Decisions and Dilemmas:
- Four part architecture: Mislevy Model details. Student model, assembly and delivery methods, interpretation method, observation situations. Low prob of being able to predict, (true and false test). Assembly model is more like SAT, because if students gets question right, no need to ask more about that topic.
- New media affordances:
- Decision and dilemmas. Purpose (reflective purpose, sonnet, mirror, map); audience (personal, trusted others, publics); artifact (media, ownership, focus),: (3D framework of decision-making about ePortfolios).
Maximize your decisions about what you're doing, and decide which of these is the most important for your audience. You cannot maximize all of these features for assessment.
Intersectionality will be a really important concept in digital media assessment, it illustrates the need to understand. Complexity analysis is going to be helpful in dinging coherent resolutions among the layered an doverlapping frames of reference. Venn diagram of Author, experts, and editors. An example of peer to peer assessment (http://www.nytimes.com/2010/08/24/arts/24peer.html? )
New media affordances: complex performances, long-term records of documention, increased capability of eevidence of expert-novice differences. Entire system to be more real-time. Emerging capabilities in metadata.
Example of metadata generation: automated tagging and text mining. Feed in some documents or web pages, not to replace human part, but to complement and support. Semantic proxy demo. Looking at a URL and then generates tags.

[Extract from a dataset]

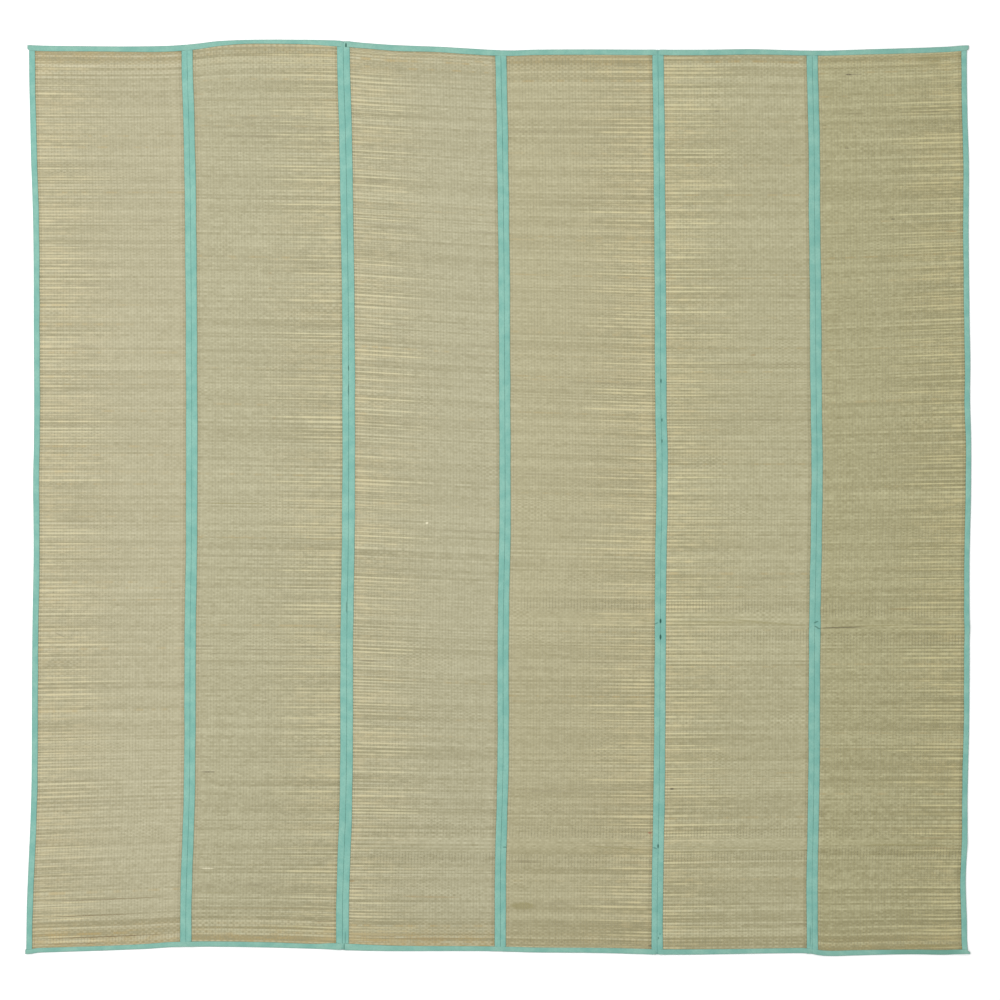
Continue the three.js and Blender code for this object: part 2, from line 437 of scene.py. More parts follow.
def weave_tree():
    """Straws side by side and warp threads across them, on a square of side 1, with heights in millimetres.

    A straw's x runs from 0 to 1 across the panel, and its y up the panel. Every second straw lies with its
    butt towards the panel's coarse side, where it stands wide and high."""
    sizes = {
        "Straws": "Int", "Warps": "Int", "Straw Steps": "Int", "Warp Steps": "Int", "Thickness": "Float",
        "Warp Radius": "Float", "Warp Share": "Float", "Coarse Right": "Float", "Seed": "Float",
        "Straw": "Material", "Thread": "Material",
    }
    shapes = Shapes("straw_weave", sizes)
    given = shapes.given
    count, warps, seed, thickness = [given[name] for name in ("Straws", "Warps", "Seed", "Thickness")]

    # Fields: each says what the points hold of the shape where it is used
    x, y, z = shapes.node("GeometryNodeInputPosition").parts()
    index = shapes.node("GeometryNodeInputIndex")
    straw = shapes.attribute("straw")
    side = shapes.attribute("side")
    crown = shapes.attribute("crown")

    # One straw: a rod along x, point up, which keeps where each of its points is around it
    rod = shapes.rod(STRAW_SIDES, given["Straw Steps"])
    rod = shapes.store(rod, "side", y)
    rod = shapes.store(rod, "crown", x)
    rod = shapes.move(rod, z + 0.5)
    pitch = shapes.vector(0.0, 1 / count)
    line = shapes.node("GeometryNodeMeshLine", {}, {"Count": count, "Offset": pitch})
    line = shapes.store(line, "straw", index)
    line = shapes.store(line, "tone", shapes.chance(index, seed))
    straws = shapes.copies(line, rod)

    to_butt = x * (2 * given["Coarse Right"] - 1) + (1 - given["Coarse Right"])
    butt = to_butt.within(BUTT_STARTS, 1.0)
    odd = straw % 2

    def boundary(number):
        """How far the line between two straws lies off its even place."""
        wander = shapes.noise(shapes.vector(x * 5, number * 7.7, seed), 1.0) - 0.5
        jump = shapes.chance(number, seed + 21) - 0.5
        return wander * WANDER + jump * (JUMP + butt * BUTT_JUMP)

    low, high = boundary(straw), boundary(straw + 1)
    swell = shapes.noise(shapes.vector(x * 9, straw * 3.1, seed + 40), 1.0) - 0.5
    spare = (high - low) * 0.5
    half_width = HALF_WIDTH + spare + butt * (odd * BUTT_GROWTH - BUTT_WIDTH_LOSS)
    half_width = half_width + swell * (SWELL + butt * SWELL)
    half_height = HALF_HEIGHT + spare * 0.15 + butt * (odd * BUTT_GROWTH - BUTT_HEIGHT_LOSS)
    half_height = half_height + swell * butt * BUTT_SWELL
    shoulder = crown * (1 + side.size() * (FULL_SHOULDER - butt * BUTT_SHOULDER))
    over = side * (1 + crown * 0.2) * half_width
    up = (straw + 0.5 + over + (low + high) * 0.5) / count
    straws = shapes.store(straws, "butt", butt)
    straws = shapes.store(straws, "across", x)
    straws = shapes.move(straws, x, up, thickness * (0.5 + shoulder * half_height))

    # They are shaded smooth but for the edges along their shoulders
    straws = shapes.shade_smooth(straws)
    sharp = {"Geometry": straws, "Selection": side.size() * crown.size() > 0.4, "Shade Smooth": False}
    straws = shapes.node("GeometryNodeSetShadeSmooth", {"domain": "EDGE"}, sharp)
    parts = [shapes.dress(straws, given["Straw"])]

    # The warp threads, over the straws and more plainly under them
    for face, steps in ((1, given["Warp Steps"]), (-1, given["Warp Steps"] / 3)):
        rod = shapes.rod(WARP_SIDES, steps)
        rod = shapes.store(rod, "side", x)
        rod = shapes.store(rod, "crown", y)
        rod = shapes.move(rod, 0.0, z + 0.5)
        pitch = shapes.vector(1 / warps)
        line = {"Count": warps, "Start Location": pitch, "Offset": pitch}
        line = shapes.store(shapes.node("GeometryNodeMeshLine", {}, line), "straw", index)
        threads = shapes.copies(line, rod)
        stray = shapes.noise(shapes.vector(straw * 5.3, y * 30, seed + face), 1.0) - 0.5
        thread_x = x - 0.5 / warps + (side * given["Warp Share"] + stray * WARP_STRAY) / warps
        level = thickness * (0.5 + face * WARP_LEVEL) + crown * given["Warp Radius"]
        threads = shapes.move(threads, thread_x, y, level)
        parts.append(shapes.dress(shapes.shade_smooth(threads), given["Thread"]))
    return shapes.finish(parts)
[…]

Machines will learn to make their own topic maps by observing performances and artifacts, and will be able to compare their topic maps to those in order to make an assessment. Different than concept maps. Will include pattern recognition and judgment assistance for humans and computer agents. Another example: computer recognizes similarties between two visual examples, eg same color and same cone-like shape. More like a mental map. How can the machine-world become a helper to us as we try to make more complex judgments of assessment.
imagine a GIS map of social characteristics. Used this to answer: How do student grades relate to where they live? They look at GIS map of grades based on schools based on where students live. There is a connection.
We're looking at expert community and the way that they give out badges based on performance-rubric for performing in the community, based on how you give feedback.
Potential for having machines playing out underneath learning and assessment in something like Second Life.
Cathy Davidson is now moderating questions, and asking her own: If I were an educator who was asking, is there a better model for the digital age? David: Many pieces, different for each scenario. But, politics, mechanics, and the theory, which has been fully ingrained for 100 years, are entrenched and won't be easy to budge. What I have shown are pieces and parts of that puzzle. We need to develop Digital Media Assessment Theory. If it isn't scalable, efficient and affordable, it won't get done. We are at the brink of seeing some of these pieces come together. Game and simulation folks may have many of the answers for this.
Julie Keane: Individual teachers are now looking at these tools individually, applying them on their own. They are held accountable to other tests, but they are also held accountable to 21st century learning skills too. David: 21st century learning skills will push the door open, because the current testing standards can't get at assessment of 21st century learning skills. We know what the problem is, we know what some of the solutions are, but we don't have the package yet. Human-assisted machine-scored stuff <laughter> will be the way we go.
Question from the audience: what about surveillance? We can see so much of the personal space, so what are the ethics there? David: be aware of what that private/public boundary means, a topic that belongs to decisions and dilemmas. Should we be doing this here? Not to be done in an environment where the student doesn't know they are being evaluated (but David points out that Google already does that).